La tendencia a consultar con la militancia un número creciente de decisiones se viene observando en los partidos europeos hace algún tiempo. Por lo que también se han visto los resultados. Con salvedades, se ha apreciado que el militante común, por oposición al más activo, que es minoritario, tiende a legitimar las decisiones de la dirección. Incluida la elección de candidatos. Más poder para las bases no significa necesariamente menos poder para la cúpula. No es oro todo lo que reluce.

Las primarias para elegir candidatos tienen el efecto de dejar prácticamente vacío de contenido al Congreso, que es el órgano soberano del partido. Poco sentido tendrán los Congresos si se les priva de la decisión en la que cristaliza el poco o mucho debate político que haya.
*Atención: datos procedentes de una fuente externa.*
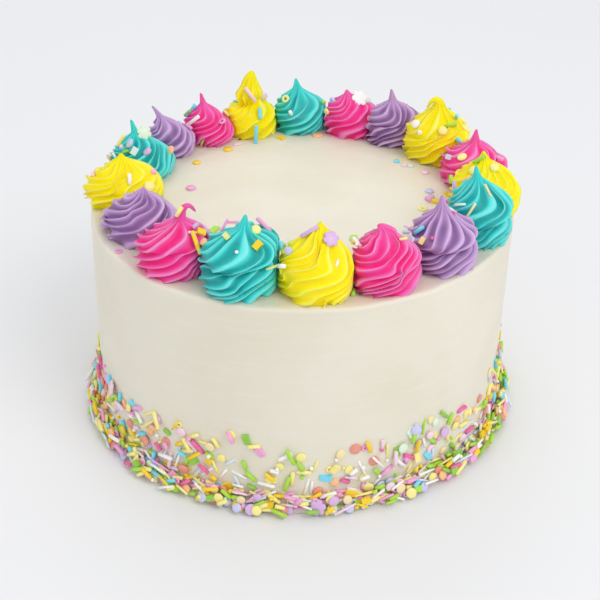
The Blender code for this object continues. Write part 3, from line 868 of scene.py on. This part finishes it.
# Sprinkles caught on the top and in the swirls, by kind, in the order of the names in Caught. x and
# y are places in a 600 by 600 view from the camera, span is a length in that view, turn is degrees
# anticlockwise from level
Caught = namedtuple("Caught", "x y colour turn span")
caught = {
    "rods": [
        (179, 211, "lemon", 57, 12), (196.3, 245.5, "yellow", 107, 27), (195, 225.8, "lilac", 40, 8),
        (205.6, 231.9, "lilac", -60, 12), (262, 227, "pink", -49, 20), (279, 242.6, "ice", -55, 15),
        (287.8, 244.3, "sky", 65, 9), (310.8, 232.4, "lilac", 34, 22), (285, 264.4, "white", -5, 9),
        (362.5, 239.1, "white", -15, 14), (353.3, 294, "green", 80, 11), (419.8, 230, "sky", 36, 13),
        (407.5, 233, "ice", 8, 10), (411, 237.9, "blush", 50, 8), (450.4, 125.8, "green", 10, 12),
        (458, 143.7, "sky", -42, 12), (498.6, 162, "pink", -42, 12), (479.8, 159.3, "green", 35, 15),
        (454.4, 179.8, "green", -75, 9), (458.8, 185.6, "lilac", 88, 10), (452, 189.6, "yellow", 80, 11),
        (428.5, 200.8, "pink", -35, 9), (454.8, 210.2, "white", -37, 11), (250.3, 94.4, "blush", -52, 18),
        (259.2, 114.8, "sky", -80, 13), (255.2, 133.3, "sky", 88, 20), (195.4, 119.3, "white", 37, 17),
        (122, 139, "lemon", 50, 15), (129.4, 179.9, "white", -85, 12),
    ],
    "needles": [
        (191.6, 233.4, "white", -3, 10), (232.4, 222.7, "pink", 2, 15), (228.5, 228, "pink", 22, 19),
        (272.5, 272.4, "lemon", -12, 15), (336.6, 263.4, "white", 70, 9), (403, 239, "lemon", 0, 6),
        (466.4, 178.9, "peach", 28, 9), (460.6, 204.8, "white", 5, 12), (487.9, 190.5, "straw", -62, 14),
        (469.6, 211.1, "straw", 60, 20), (190.5, 107, "sky", 45, 18), (207.6, 145.5, "leaf", 90, 8),
        (238, 145, "blush", 10, 9), (117.6, 153, "white", 70, 7), (110.6, 159.5, "white", 75, 9),
    ],
    "strips": [
        (201, 232.4, "yellow", -35, 9), (213.8, 230.9, "green", 75, 14), (258.2, 245.8, "yellow", 30, 10),
        (226.6, 235, "lemon", 40, 5), (353.9, 239.1, "green", 85, 10), (408, 227, "blush", 30, 5),
        (415.5, 241.4, "ice", 45, 8), (422.2, 240.5, "lemon", -30, 4), (449, 157, "ice", 60, 5),
        (469.5, 140, "ice", 40, 5), (449.8, 196, "yellow", 0, 6), (435.2, 202.1, "yellow", -40, 8),
        (281.1, 138.5, "yellow", -20, 8), (336.6, 100.3, "periwinkle", -20, 6), (181.5, 118, "ice", 50, 6),
        (133.6, 151.2, "ice", 60, 8), (95, 174.8, "blush", -30, 6), (153.6, 172.5, "pink", 20, 4),
        (150, 186.5, "lemon", 10, 8),
    ],
    "dots": [
        (204.6, 242.4, "peach", 70, 8), (149, 187, "lemon", 0, 11), (255.9, 230, "lemon", 70, 10),
        (288.8, 251, "periwinkle", 20, 9), (352, 248, "lemon", 0, 6), (416.4, 124.5, "white", 0, 9),
        (442.3, 131.6, "lemon", 0, 9), (462.6, 158.4, "lemon", 0, 10), (473.6, 170.9, "lemon", 80, 9),
        (493.9, 169.1, "lemon", 0, 9), (429.4, 191.9, "periwinkle", 0, 9), (430.7, 197.7, "lilac", 0, 8),
        (396.8, 162, "sky", 0, 6), (404, 166, "blush", 0, 5), (410.6, 166.4, "ice", 0, 6),
        (425, 173, "blush", 25, 8), (317.6, 135.8, "peach", -30, 11), (329, 110, "lemon", 60, 7),
        (368, 120.3, "peach", 0, 6), (371, 96, "mint", 0, 7), (266, 93, "blush", 60, 8),
        (172.5, 153.5, "peach", 0, 11), (196.7, 163.3, "yellow", -60, 8), (228, 150, "yellow", 0, 9),
        (191, 188.6, "pink", 0, 10), (112.5, 153.1, "peach", 0, 6),
    ],
    "balls": [
        (237.5, 253.3, "white", 0, 4), (355.8, 251.6, "white", 0, 4), (433, 239.2, "rose", 0, 4),
        (420.3, 133, "white", 0, 5), (449.9, 204.8, "rose", 0, 4), (453.5, 213, "rose", 0, 4),
        (325, 106.6, "green", 0, 5), (233, 136.5, "green", 0, 4), (122.7, 146.7, "blush", 0, 5),
    ],
    "flowers": [
        (329.4, 240.1, "lilac", 70, 17), (359, 92.8, "white", 10, 17), (143, 129.5, "mint", -15, 15),
    ],
    "hoops": [
        (422.7, 209.3, "lemon", 0, 10), (287, 99.7, "lemon", 0, 8), (224.1, 124.7, "pink", 0, 8),
        (118.5, 252, "pink", 0, 8),
    ],
}
# in mm: sink is how deep one beds in, lift how far it may be raised onto crests. Shares are of its
# length or width. search: steps in the view, tried in some ways round a place that has no icing
laying = {
    "alongShare": 0.8, "acrossShare": 0.5, "nearShare": 1.7, "nearExtra": 0.8,
    "shares": (-0.9, -0.55, -0.2, 0.2, 0.55, 0.9),
    "shortest": 0.45, "longest": 2.0, "sink": 0.25, "crestSink": 0.4, "lift": 2.4, "lookFrom": 5,
    "topFrom": 60, "search": (2, 4, 6), "ways": 8,
}
behind = {
    "seed": 23, "from": 5, "to": 175, "each": 4, "belowTip": 10.0, "aboveFoot": 4, "away": 60,
    "aimWide": 0.6, "aimHigh": (0.2, 0.7), "around": 50, "above": (0.3, 1.4),
}


def viewRay(x, y):  # from the camera through a place in its view
    across, middle = view["sensor"] / view["lens"] / view["pixels"], view["pixels"] / 2
    way = Vector(((x - middle) * across, (middle - y) * across, -1))
    way = Euler((radians(view["tilt"]), 0, 0)).to_matrix() @ way
    return Vector(view["place"]) * mm, way.normalized()


def firstHit(trees, start, way):  # nearest point in mm, and its normal towards the start
    hits = [tree.ray_cast(start, way) for tree in trees]
    hits = [hit for hit in hits if hit[0] is not None]
    if not hits:
        return None
    point, normal, _, _ = min(hits, key=lambda hit: hit[3])
    return point / mm, normal if normal.dot(way) < 0 else -normal


def surfaceRound(trees, start, way, side, reach):
    # Where the ray meets the icing, the mean direction of the icing there, and both ends beside it
    found = firstHit(trees, start, way)
    if not found:
        return None
    point, normal, ends = found[0], found[1].copy(), []
    across = way.cross(side).normalized()
    most = reach * laying["nearShare"] + laying["nearExtra"]
    for step in (-reach, reach):
        near = firstHit(trees, start + side * step * laying["alongShare"] * mm, way)
        more = firstHit(trees, start + across * step * laying["acrossShare"] * mm, way)
        near, more = (hit if hit and (hit[0] - point).length < most else None for hit in (near, more))
        ends.append(near and near[0])
        for hit in (near, more):
            if hit:
                normal += hit[1]
    return point, normal.normalized(), ends


def liftOver(trees, centre, axis, face, kind, reach):  # how far to rise above the crests under it
    lift = 0.0
    for line in (axis, face.cross(axis)) if "Thickness" in kinds[kind]["sizes"] else (axis,):
        for share in laying["shares"]:
            spot = centre + line * reach * share
            under = firstHit(trees, (spot + face * laying["lookFrom"]) * mm, -face)
            if under:
                over = (under[0] - spot).dot(face)
                lift = max(lift, over + thickness(kind) / 2 - laying["crestSink"])
    return lift


def settle(pile, trees, start, way, side, kind, colour, span):
    # Lays one sprinkle where the ray meets the icing, flat on the mean of the surface round it
    reach = span * 0.5
    met = surfaceRound(trees, start, way, side, reach)
    if not met:
        return
    point, face, ends = met
    along = side
    if all(end is not None for end in ends) and kind in ("rods", "needles", "strips"):
        along = (ends[1] - ends[0]).normalized()
        point = point + face * max(0.0, ((ends[0] + ends[1]) / 2 - point).dot(face))
    axis = (along - face * along.dot(face)).normalized()
    stretch = min(laying["longest"], max(laying["shortest"], span / extent(kind)))
    centre = point + face * (thickness(kind) * 0.5 - laying["sink"])
    centre = centre + face * min(laying["lift"], liftOver(trees, centre, axis, face, kind, reach))
    pile.keep(kind, centre, axis, face, stretch, tintOf(colour))


def layCaught(pile, trees):
    upright = Euler((radians(view["tilt"]), 0, 0)).to_matrix()
    tries = [(0, 0)] + [(step, way) for step in laying["search"] for way in range(laying["ways"])]
    for kind, one in ((kind, Caught(*row)) for kind, rows in caught.items() for row in rows):
        slant = radians(one.turn)
        side = upright @ Vector((cos(slant), sin(slant), 0))
        for step, way in tries:
            aside = 2 * pi * way / laying["ways"]
            start, ray = viewRay(one.x + step * cos(aside), one.y + step * sin(aside))
            found = firstHit(trees, start, ray)
            if found and found[0].z > laying["topFrom"]:
                depth = (found[0] - Vector(view["place"])).length
                span = one.span * depth * view["sensor"] / view["lens"] / view["pixels"]
                settle(pile, trees, start, ray, side, kind, one.colour, span)
                break


def layBehind(pile, trees):
    draw = random.Random(behind["seed"])
    wide = behind["aimWide"]
    for swirl in swirls:
        if not behind["from"] < swirl.azimuth < behind["to"]:
            continue
        centre = swirlCentre(swirl)
        for _ in range(behind["each"]):
            kind, stretch, _ = drawnKind(draw)
            if kind == "needles":
                continue
            x, y = (draw.uniform(-wide, wide) * swirl.radius for _ in range(2))
            aim = centre + Vector((x, y, swirl.height * draw.uniform(*behind["aimHigh"])))
            outside = radians(swirl.azimuth + draw.uniform(-behind["around"], behind["around"]))
            out = Vector((cos(outside), sin(outside), draw.uniform(*behind["above"])))
            start = aim + out * behind["away"]
            way = (aim - start).normalized()
            side = way.cross(Vector([draw.uniform(-1, 1) for _ in range(3)])).normalized()
            found = firstHit(trees, start * mm, way)
            top = swirl.height - behind["belowTip"]
            if not found or not behind["aboveFoot"] < found[0].z - centre.z < top:
                continue
            colour = draw.choice(kinds[kind]["colours"].split())
            settle(pile, trees, start * mm, way, side, kind, colour, extent(kind) * stretch)


# Camera, floor and light

view = {"place": (0.0, -553.5, 390.3), "tilt": 58.525, "lens": 74.47, "sensor": 36.0, "pixels": 600}
# each light: power in W, place and size in metres, and all aim at the height aim above the middle
studio = {
    "floor": linear(238, 239, 242), "floorShade": linear(233, 234, 238), "reach": 3, "world": 0.75,
    "key": (8.4, (0.75, -0.85, 1.3), 1.0), "fill": (1.2, (-1.2, -0.7, 0.9), 1.3),
    "back": (3.0, (-0.2, 1.0, 1.3), 1.2), "aim": 0.08,
}


def addCamera():
    lens = bpy.data.cameras.new("camera")
    lens.lens = view["lens"]
    lens.sensor_width = view["sensor"]
    camera = linked("camera", lens)
    camera.location = [part * mm for part in view["place"]]
    camera.rotation_euler = (radians(view["tilt"]), 0, 0)
    bpy.context.scene.camera = camera


def softLight(name, power, place, size):
    lamp = bpy.data.lights.new(name, "AREA")
    lamp.energy = power
    lamp.size = size
    lamp.shape = "DISK"
    light = linked(name, lamp)
    light.location = place
    aim = Vector((0, 0, studio["aim"])) - Vector(place)
    light.rotation_euler = aim.to_track_quat("-Z", "Y").to_euler()


def floorFinish(sheet):
    shade = ranged(sheet, blotches(sheet, 3), 0.3, 0.7, 0.0, 0.15)
    surfaced(sheet, {
        "Base Color": blended(sheet, shade, studio["floor"], studio["floorShade"]),
        "Roughness": 0.6,
    })


def addStage():
    out = studio["reach"]
    corners = [(-out, -out, 0), (out, -out, 0), (out, out, 0), (-out, out, 0)]
    floor = meshPiece("floor", corners, [(0, 1, 2, 3)], finished("floor_paper", floorFinish))
    world = bpy.data.worlds.new("studio")
    bpy.context.scene.world = world
    world.use_nodes = True
    world.node_tree.nodes["Background"].inputs[0].default_value = (1, 1, 1, 1)
    world.node_tree.nodes["Background"].inputs[1].default_value = studio["world"]
    for name in ("key", "fill", "back"):
        softLight(name, *studio[name])
    bpy.context.scene.view_settings.view_transform = "Standard"


addCamera()
addStage()
print("stage: floor, light and camera set")

creamBody = frostedBody(finished("cream_frosting", creamFinish))
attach(creamBody, "root")
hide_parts("cake")
print("cake: frosted body made,", len(creamBody.data.polygons), "faces")

iced = [creamBody]
icings = {name: finished(name + "_frosting", icingFinish(tints)) for name, tints in icing.items()}
for index, swirl in enumerate(swirls):
    piece = pipedSwirl(index, icings)
    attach(piece, "root")
    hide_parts(f"swirl_{index + 1:02d}_{swirl.colour}")
    iced.append(piece)
    print("swirl", index + 1, len(piece.data.polygons), "faces")

graph = bpy.context.evaluated_depsgraph_get()
trees = [BVHTree.FromObject(piece, graph) for piece in iced]
pile = Pile()
layBand(pile)
layCaught(pile, trees)
layBehind(pile, trees)
sugar = finished("sugar_sprinkles", sugarFinish)
for kind, placed in pile.placed.items():
    piece = sprinklePiece(kind, placed, sugar)
    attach(piece, "root")
    print("sprinkles:", len(placed), kind, len(piece.data.polygons), "faces")
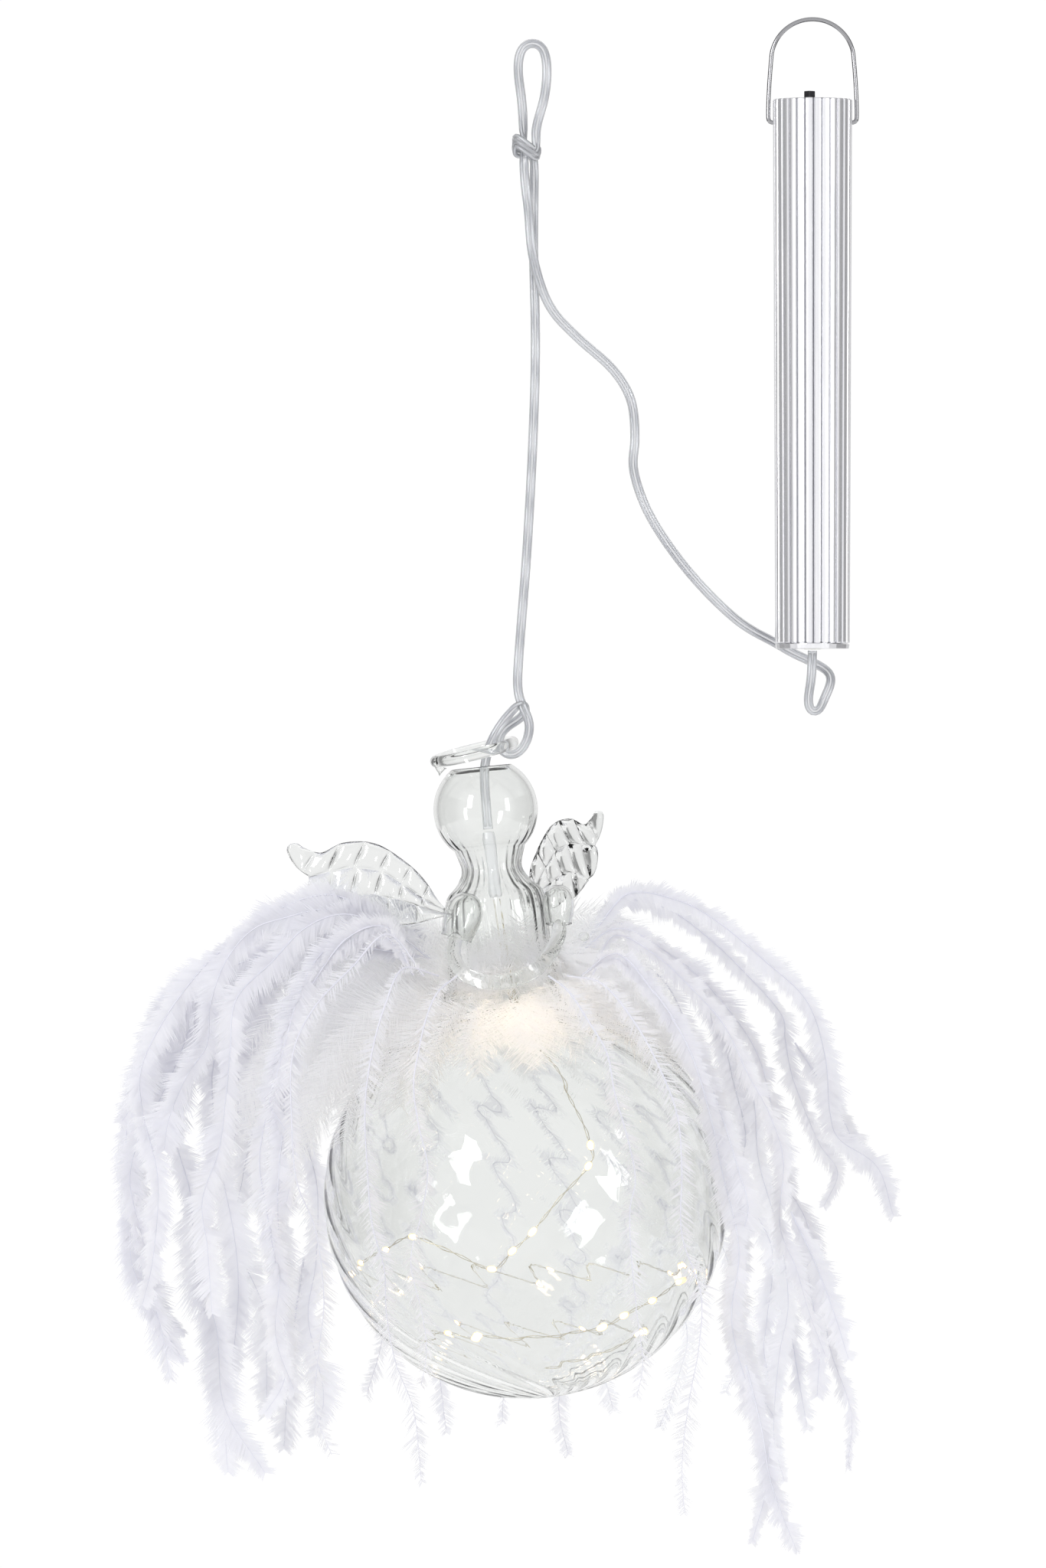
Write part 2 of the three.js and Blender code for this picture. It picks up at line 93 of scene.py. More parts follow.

Aunque se instaure la doble vía, de forma que en el Congreso se elige al jefe del partido y en las primarias a los candidatos, es inevitable que el primero pierda importancia. Las decisiones que cuentan ya no se toman allí.

Se dirá que la dirección controla más fácilmente un Congreso que unas primarias. Eso no es tan evidente, como señalaba. Pero, además, hay que hablar en plural: direcciones. Por ejemplo, en las primarias del Partido Socialista de Madrid ganó el candidato del aparato regional frente a la candidata del aparato central. Esto es, no surgió, de aquel ejercicio democrático, un candidato ajeno a las elites dirigentes en liza.

Todo esto sólo quiere indicar que hay instrumentos de democracia interna que tienen doble filo. Conviene pensar en ello antes de promoverlas. Y antes de hacerlas, por ley, obligatorias.

Llega, por fin, el momento de responder a la pregunta que, algo temerariamente, había formulado. ¿Hace falta una nueva ley de partidos en España? Cuanto puedo decir es que quienes la promueven no resultan convincentes. Su diagnóstico es incompleto. Algunas de sus propuestas son razonables; otras, mucho menos. Su iniciativa sufre del mismo mal que tantas otras que circulan hoy entre nosotros. Abundan las soluciones y escasea la investigación de los problemas.

En este caso, se echa en falta un seguimiento de cómo ha funcionado la autorregulación de los partidos, y un estudio de cómo han respondido a la corrupción en su seno. Eso permitiría calibrar el grado de eficacia de la legislación que ya tenemos.

Sea como fuere, hay que tener en cuenta que los partidos no han dejado de adaptarse a condiciones cambiantes. Tienen un incentivo muy poderoso para hacerlo, porque se someten a evaluaciones frecuentes. Es una obviedad, pero a veces lo obvio es importante: los partidos compiten en las elecciones. La actual crisis de confianza o transforma a los partidos o transforma el mapa político. Tal vez, ambas cosas.